• What you need to do: Copy out each line exactly as it appears.

• Given data:

'''

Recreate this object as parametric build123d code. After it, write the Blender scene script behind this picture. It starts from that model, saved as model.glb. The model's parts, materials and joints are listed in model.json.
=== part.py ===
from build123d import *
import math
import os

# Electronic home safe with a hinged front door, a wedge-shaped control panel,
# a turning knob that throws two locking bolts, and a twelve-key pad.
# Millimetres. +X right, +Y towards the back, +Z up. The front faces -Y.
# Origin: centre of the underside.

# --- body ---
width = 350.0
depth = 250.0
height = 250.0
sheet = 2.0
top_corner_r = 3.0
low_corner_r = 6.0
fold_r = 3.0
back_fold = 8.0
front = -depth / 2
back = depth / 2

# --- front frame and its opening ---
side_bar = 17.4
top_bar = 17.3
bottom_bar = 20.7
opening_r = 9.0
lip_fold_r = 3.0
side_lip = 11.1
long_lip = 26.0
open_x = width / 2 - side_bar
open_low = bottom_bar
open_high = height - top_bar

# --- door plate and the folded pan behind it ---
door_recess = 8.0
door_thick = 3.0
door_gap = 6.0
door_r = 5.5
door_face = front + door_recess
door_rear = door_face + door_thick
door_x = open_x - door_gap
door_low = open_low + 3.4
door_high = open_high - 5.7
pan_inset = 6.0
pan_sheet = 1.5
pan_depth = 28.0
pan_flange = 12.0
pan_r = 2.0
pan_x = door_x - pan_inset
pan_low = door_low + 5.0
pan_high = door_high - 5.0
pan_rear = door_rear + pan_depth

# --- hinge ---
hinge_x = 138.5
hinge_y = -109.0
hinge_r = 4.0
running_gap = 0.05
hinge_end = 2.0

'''

• Output of the exercise:
Recreate this object as parametric build123d code. After it, write the Blender scene script behind this picture. It starts from that model, saved as model.glb. The model's parts, materials and joints are listed in model.json.
=== part.py ===
from build123d import *
import math
import os

# Electronic home safe with a hinged front door, a wedge-shaped control panel,
# a turning knob that throws two locking bolts, and a twelve-key pad.
# Millimetres. +X right, +Y towards the back, +Z up. The front faces -Y.
# Origin: centre of the underside.

# --- body ---
width = 350.0
depth = 250.0
height = 250.0
sheet = 2.0
top_corner_r = 3.0
low_corner_r = 6.0
fold_r = 3.0
back_fold = 8.0
front = -depth / 2
back = depth / 2

# --- front frame and its opening ---
side_bar = 17.4
top_bar = 17.3
bottom_bar = 20.7
opening_r = 9.0
lip_fold_r = 3.0
side_lip = 11.1
long_lip = 26.0
open_x = width / 2 - side_bar
open_low = bottom_bar
open_high = height - top_bar

# --- door plate and the folded pan behind it ---
door_recess = 8.0
door_thick = 3.0
door_gap = 6.0
door_r = 5.5
door_face = front + door_recess
door_rear = door_face + door_thick
door_x = open_x - door_gap
door_low = open_low + 3.4
door_high = open_high - 5.7
pan_inset = 6.0
pan_sheet = 1.5
pan_depth = 28.0
pan_flange = 12.0
pan_r = 2.0
pan_x = door_x - pan_inset
pan_low = door_low + 5.0
pan_high = door_high - 5.0
pan_rear = door_rear + pan_depth

# --- hinge ---
hinge_x = 138.5
hinge_y = -109.0
hinge_r = 4.0
running_gap = 0.05
hinge_end = 2.0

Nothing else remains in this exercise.